Today, modern methods, such as rubber seals (for example, gaskets or o-rings), are more common.

==Cultural references==
In Herman Melville's novella Benito Cereno, crew members of a slave ship spend their idle hours picking oakum.

Charles Dickens's novel Oliver Twist mentions the extraction of oakum by orphaned children in the workhouse. The oakum extracted is for use on navy ships, and the instructor says that the children are serving the country.

The Innocents Abroad, a travel book by Mark Twain, also mentions in chapter 37 a "Baker's Boy/Famine Breeder" who eats soap and oakum, but prefers oakum, which makes his breath foul and teeth stuck up with tar.

We tore the tarry rope to shreds
  With blunt and bleeding nails;
We rubbed the doors, and scrubbed the floors,
  And cleaned the shining rails:
And, rank by rank, we soaped the plank,
  And clattered with the pails.
— Oscar Wilde, 1897

Jack London, in his book The People of the Abyss (1903), mentions picking oakum in the workhouses of London.

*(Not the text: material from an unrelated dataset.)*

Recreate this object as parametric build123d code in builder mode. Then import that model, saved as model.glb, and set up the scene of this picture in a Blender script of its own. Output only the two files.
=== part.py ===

Robert Jordan, in Winter's Heart alludes to picking oakum as a punishment among the Sea Folk.

Joshua Slocum in Sailing Alone Around the World, describes caulking his ship the Spray, with oakum.

Guy de Chauliac in The Major Surgery of Guy de Chauliac, frequently cites oakum as a medical supply in his treatments of wounds.

Bernard Cornwell, in his Sharpe novels, refers to Richard Sharpe's childhood in a workhouse, picking fibres from old rope.